**Task brief:** Below is a listing; restate from it, character for character, the lines beginning at the line holding "Continue the Blender" and ending at the line holding "# fastenings", both included.

**Data in this exercise:**
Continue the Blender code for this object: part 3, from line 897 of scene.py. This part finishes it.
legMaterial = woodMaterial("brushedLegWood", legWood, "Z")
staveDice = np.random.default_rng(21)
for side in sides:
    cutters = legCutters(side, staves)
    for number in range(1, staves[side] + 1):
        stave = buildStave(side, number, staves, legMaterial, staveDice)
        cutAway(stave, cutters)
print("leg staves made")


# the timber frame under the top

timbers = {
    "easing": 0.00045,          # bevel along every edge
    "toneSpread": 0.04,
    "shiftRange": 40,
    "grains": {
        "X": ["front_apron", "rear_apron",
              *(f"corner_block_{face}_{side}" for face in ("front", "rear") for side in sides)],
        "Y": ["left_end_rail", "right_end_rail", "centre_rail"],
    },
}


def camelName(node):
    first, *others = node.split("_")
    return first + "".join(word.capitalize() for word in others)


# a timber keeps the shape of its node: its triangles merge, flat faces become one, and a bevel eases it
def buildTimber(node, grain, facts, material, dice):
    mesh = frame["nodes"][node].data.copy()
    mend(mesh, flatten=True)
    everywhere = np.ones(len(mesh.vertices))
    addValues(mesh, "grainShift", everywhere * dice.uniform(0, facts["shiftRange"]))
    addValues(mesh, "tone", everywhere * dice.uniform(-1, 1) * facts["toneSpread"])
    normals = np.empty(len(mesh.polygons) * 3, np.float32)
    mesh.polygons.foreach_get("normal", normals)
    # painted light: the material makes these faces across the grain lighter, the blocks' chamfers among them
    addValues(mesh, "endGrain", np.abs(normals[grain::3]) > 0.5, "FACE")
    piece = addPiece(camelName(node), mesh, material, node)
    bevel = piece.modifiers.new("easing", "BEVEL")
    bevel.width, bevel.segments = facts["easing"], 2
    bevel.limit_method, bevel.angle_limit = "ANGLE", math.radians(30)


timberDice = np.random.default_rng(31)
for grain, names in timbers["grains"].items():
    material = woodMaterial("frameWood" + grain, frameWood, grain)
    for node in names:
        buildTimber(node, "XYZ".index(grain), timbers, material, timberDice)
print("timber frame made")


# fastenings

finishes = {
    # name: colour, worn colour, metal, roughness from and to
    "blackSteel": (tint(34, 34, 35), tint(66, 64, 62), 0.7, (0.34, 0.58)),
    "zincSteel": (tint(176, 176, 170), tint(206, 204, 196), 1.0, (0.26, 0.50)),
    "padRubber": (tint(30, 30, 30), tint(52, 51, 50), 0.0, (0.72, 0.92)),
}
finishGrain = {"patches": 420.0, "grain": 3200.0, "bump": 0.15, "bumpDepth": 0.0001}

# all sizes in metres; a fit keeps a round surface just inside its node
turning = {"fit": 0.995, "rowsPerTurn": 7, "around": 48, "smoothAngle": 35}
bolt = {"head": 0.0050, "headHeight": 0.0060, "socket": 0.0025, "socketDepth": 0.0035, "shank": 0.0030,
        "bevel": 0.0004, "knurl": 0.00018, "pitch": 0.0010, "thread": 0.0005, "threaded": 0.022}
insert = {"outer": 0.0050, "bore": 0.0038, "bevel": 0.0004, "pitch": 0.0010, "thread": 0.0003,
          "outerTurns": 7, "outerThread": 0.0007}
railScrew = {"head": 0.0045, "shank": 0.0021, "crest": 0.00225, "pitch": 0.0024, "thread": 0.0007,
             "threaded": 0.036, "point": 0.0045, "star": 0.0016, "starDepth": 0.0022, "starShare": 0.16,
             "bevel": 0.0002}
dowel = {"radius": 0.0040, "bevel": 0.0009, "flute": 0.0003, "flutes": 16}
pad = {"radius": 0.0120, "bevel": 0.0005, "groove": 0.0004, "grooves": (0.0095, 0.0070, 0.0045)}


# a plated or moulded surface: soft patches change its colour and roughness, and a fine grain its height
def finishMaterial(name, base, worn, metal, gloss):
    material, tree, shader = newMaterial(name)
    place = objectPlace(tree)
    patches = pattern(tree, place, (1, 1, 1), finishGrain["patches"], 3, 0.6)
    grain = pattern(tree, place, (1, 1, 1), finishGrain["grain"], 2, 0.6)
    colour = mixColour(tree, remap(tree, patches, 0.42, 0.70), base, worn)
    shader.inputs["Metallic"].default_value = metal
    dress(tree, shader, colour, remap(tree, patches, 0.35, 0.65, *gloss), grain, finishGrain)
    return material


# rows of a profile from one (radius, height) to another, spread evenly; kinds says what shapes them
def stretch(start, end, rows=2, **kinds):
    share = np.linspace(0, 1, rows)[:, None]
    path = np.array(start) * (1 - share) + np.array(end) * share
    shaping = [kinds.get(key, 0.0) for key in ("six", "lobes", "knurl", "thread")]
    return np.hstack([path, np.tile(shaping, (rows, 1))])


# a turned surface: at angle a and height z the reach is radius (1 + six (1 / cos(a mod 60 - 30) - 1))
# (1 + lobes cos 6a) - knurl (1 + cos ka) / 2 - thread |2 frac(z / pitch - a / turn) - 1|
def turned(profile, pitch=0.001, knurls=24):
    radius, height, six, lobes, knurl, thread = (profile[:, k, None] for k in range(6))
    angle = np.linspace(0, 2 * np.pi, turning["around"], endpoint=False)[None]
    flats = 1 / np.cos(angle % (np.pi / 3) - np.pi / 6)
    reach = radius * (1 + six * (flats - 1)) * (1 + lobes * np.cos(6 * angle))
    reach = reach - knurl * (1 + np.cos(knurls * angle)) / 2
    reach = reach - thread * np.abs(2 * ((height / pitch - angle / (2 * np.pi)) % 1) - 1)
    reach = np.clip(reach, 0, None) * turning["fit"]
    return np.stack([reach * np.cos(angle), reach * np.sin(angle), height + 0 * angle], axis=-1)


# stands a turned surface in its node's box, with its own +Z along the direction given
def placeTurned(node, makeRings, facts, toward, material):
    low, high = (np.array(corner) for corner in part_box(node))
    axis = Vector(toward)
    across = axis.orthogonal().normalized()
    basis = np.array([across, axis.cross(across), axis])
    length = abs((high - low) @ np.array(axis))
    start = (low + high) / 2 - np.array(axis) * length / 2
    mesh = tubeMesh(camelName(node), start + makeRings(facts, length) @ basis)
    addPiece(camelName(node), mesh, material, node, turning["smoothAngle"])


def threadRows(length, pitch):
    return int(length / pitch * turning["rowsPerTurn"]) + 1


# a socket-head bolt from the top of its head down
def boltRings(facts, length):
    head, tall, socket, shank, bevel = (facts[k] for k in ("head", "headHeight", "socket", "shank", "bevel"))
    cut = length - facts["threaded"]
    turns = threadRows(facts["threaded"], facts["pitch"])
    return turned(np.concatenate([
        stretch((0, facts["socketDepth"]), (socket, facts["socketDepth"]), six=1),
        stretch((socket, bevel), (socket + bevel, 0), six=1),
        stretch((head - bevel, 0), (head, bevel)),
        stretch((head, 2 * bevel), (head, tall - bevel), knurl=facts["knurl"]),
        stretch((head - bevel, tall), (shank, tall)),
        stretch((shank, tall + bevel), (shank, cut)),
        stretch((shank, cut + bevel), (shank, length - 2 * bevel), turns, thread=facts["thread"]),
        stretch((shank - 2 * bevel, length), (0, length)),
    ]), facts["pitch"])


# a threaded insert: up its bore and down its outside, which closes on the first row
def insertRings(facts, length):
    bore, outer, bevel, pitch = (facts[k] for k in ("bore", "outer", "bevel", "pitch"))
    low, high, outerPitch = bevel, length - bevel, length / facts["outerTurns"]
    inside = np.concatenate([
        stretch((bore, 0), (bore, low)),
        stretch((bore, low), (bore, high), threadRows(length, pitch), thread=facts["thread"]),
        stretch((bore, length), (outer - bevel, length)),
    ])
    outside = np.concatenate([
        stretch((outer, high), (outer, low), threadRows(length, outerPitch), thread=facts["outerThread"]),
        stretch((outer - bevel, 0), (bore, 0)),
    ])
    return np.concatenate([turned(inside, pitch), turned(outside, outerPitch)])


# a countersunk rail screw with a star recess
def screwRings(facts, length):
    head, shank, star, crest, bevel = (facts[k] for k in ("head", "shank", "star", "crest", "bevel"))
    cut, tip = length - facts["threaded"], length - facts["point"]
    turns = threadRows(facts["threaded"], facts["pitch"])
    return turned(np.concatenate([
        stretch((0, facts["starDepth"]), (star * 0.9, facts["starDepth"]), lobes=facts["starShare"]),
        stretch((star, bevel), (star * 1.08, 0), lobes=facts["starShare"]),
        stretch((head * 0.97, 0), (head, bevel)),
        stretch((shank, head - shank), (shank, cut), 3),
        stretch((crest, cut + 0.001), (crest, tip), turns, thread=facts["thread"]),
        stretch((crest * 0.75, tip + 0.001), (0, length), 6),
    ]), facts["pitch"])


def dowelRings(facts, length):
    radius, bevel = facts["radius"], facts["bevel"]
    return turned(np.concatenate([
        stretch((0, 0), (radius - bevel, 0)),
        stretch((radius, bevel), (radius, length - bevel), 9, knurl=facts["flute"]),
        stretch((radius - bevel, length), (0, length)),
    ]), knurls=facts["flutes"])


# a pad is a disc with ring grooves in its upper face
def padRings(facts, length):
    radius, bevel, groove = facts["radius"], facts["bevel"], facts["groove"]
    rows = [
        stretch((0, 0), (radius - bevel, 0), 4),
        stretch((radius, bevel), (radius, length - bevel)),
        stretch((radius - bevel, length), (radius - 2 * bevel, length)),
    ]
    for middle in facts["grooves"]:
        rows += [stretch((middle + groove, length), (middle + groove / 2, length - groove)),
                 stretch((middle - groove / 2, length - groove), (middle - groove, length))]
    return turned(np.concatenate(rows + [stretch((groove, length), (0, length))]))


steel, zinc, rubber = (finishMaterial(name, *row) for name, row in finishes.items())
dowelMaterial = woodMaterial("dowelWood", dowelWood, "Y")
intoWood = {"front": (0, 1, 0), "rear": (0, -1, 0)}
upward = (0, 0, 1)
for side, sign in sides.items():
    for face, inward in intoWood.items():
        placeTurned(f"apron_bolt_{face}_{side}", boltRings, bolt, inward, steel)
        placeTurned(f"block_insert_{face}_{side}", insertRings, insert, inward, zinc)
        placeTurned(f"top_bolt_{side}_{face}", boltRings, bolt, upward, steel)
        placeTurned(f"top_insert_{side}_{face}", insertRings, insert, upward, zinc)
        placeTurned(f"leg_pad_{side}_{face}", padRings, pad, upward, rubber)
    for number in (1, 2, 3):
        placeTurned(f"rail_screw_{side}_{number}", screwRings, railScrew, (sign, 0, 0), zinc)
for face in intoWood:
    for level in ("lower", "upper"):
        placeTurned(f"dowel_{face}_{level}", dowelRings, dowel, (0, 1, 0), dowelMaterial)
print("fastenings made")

---

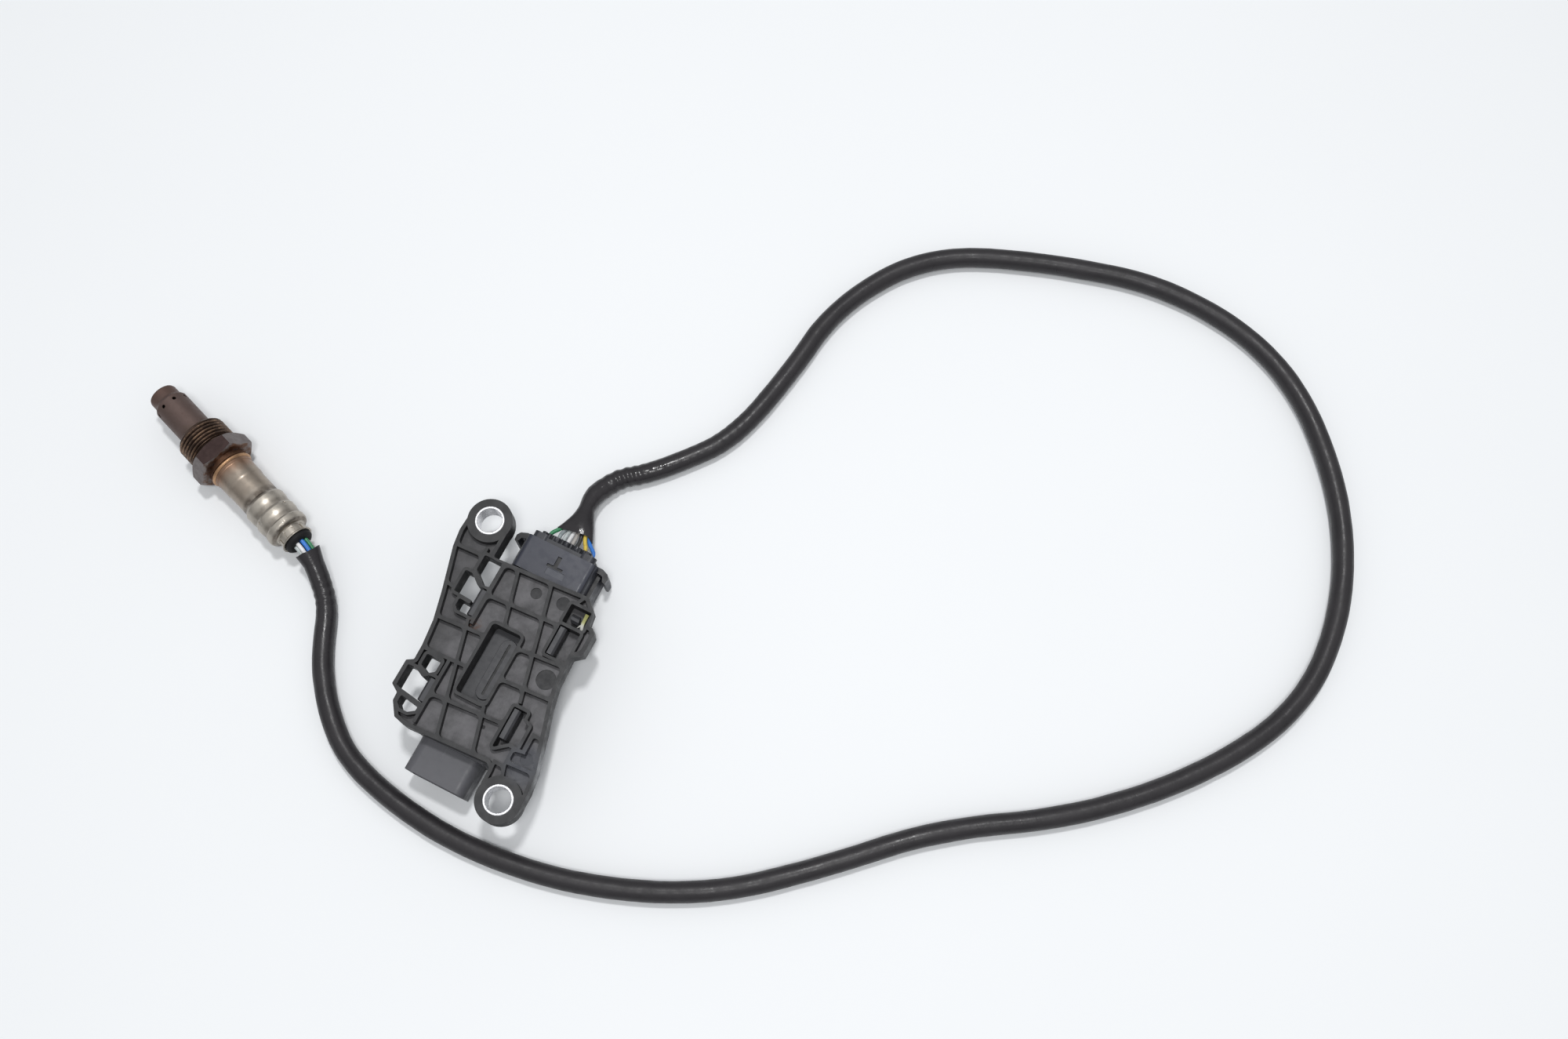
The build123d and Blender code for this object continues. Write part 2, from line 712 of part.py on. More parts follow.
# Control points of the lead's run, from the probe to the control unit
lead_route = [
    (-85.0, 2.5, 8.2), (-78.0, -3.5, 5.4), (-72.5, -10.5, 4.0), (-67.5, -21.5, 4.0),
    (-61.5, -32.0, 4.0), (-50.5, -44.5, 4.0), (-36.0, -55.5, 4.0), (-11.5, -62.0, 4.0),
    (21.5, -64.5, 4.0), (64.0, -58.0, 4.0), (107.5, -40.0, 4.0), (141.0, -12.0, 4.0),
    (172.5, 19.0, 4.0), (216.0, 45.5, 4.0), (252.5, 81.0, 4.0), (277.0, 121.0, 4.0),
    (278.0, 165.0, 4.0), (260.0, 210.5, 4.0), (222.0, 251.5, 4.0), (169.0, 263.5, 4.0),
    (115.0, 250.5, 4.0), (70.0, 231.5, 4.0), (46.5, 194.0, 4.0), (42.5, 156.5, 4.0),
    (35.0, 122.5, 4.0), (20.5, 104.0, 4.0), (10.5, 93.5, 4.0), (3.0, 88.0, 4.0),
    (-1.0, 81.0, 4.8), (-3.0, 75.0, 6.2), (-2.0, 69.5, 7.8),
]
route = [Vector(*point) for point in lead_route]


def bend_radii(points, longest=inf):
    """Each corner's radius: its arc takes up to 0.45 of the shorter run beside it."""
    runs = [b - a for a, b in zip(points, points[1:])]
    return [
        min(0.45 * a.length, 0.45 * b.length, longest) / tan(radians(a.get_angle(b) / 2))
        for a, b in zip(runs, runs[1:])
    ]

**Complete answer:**
Continue the Blender code for this object: part 3, from line 897 of scene.py. This part finishes it.
legMaterial = woodMaterial("brushedLegWood", legWood, "Z")
staveDice = np.random.default_rng(21)
for side in sides:
    cutters = legCutters(side, staves)
    for number in range(1, staves[side] + 1):
        stave = buildStave(side, number, staves, legMaterial, staveDice)
        cutAway(stave, cutters)
print("leg staves made")


# the timber frame under the top

timbers = {
    "easing": 0.00045,          # bevel along every edge
    "toneSpread": 0.04,
    "shiftRange": 40,
    "grains": {
        "X": ["front_apron", "rear_apron",
              *(f"corner_block_{face}_{side}" for face in ("front", "rear") for side in sides)],
        "Y": ["left_end_rail", "right_end_rail", "centre_rail"],
    },
}


def camelName(node):
    first, *others = node.split("_")
    return first + "".join(word.capitalize() for word in others)


# a timber keeps the shape of its node: its triangles merge, flat faces become one, and a bevel eases it
def buildTimber(node, grain, facts, material, dice):
    mesh = frame["nodes"][node].data.copy()
    mend(mesh, flatten=True)
    everywhere = np.ones(len(mesh.vertices))
    addValues(mesh, "grainShift", everywhere * dice.uniform(0, facts["shiftRange"]))
    addValues(mesh, "tone", everywhere * dice.uniform(-1, 1) * facts["toneSpread"])
    normals = np.empty(len(mesh.polygons) * 3, np.float32)
    mesh.polygons.foreach_get("normal", normals)
    # painted light: the material makes these faces across the grain lighter, the blocks' chamfers among them
    addValues(mesh, "endGrain", np.abs(normals[grain::3]) > 0.5, "FACE")
    piece = addPiece(camelName(node), mesh, material, node)
    bevel = piece.modifiers.new("easing", "BEVEL")
    bevel.width, bevel.segments = facts["easing"], 2
    bevel.limit_method, bevel.angle_limit = "ANGLE", math.radians(30)


timberDice = np.random.default_rng(31)
for grain, names in timbers["grains"].items():
    material = woodMaterial("frameWood" + grain, frameWood, grain)
    for node in names:
        buildTimber(node, "XYZ".index(grain), timbers, material, timberDice)
print("timber frame made")


# fastenings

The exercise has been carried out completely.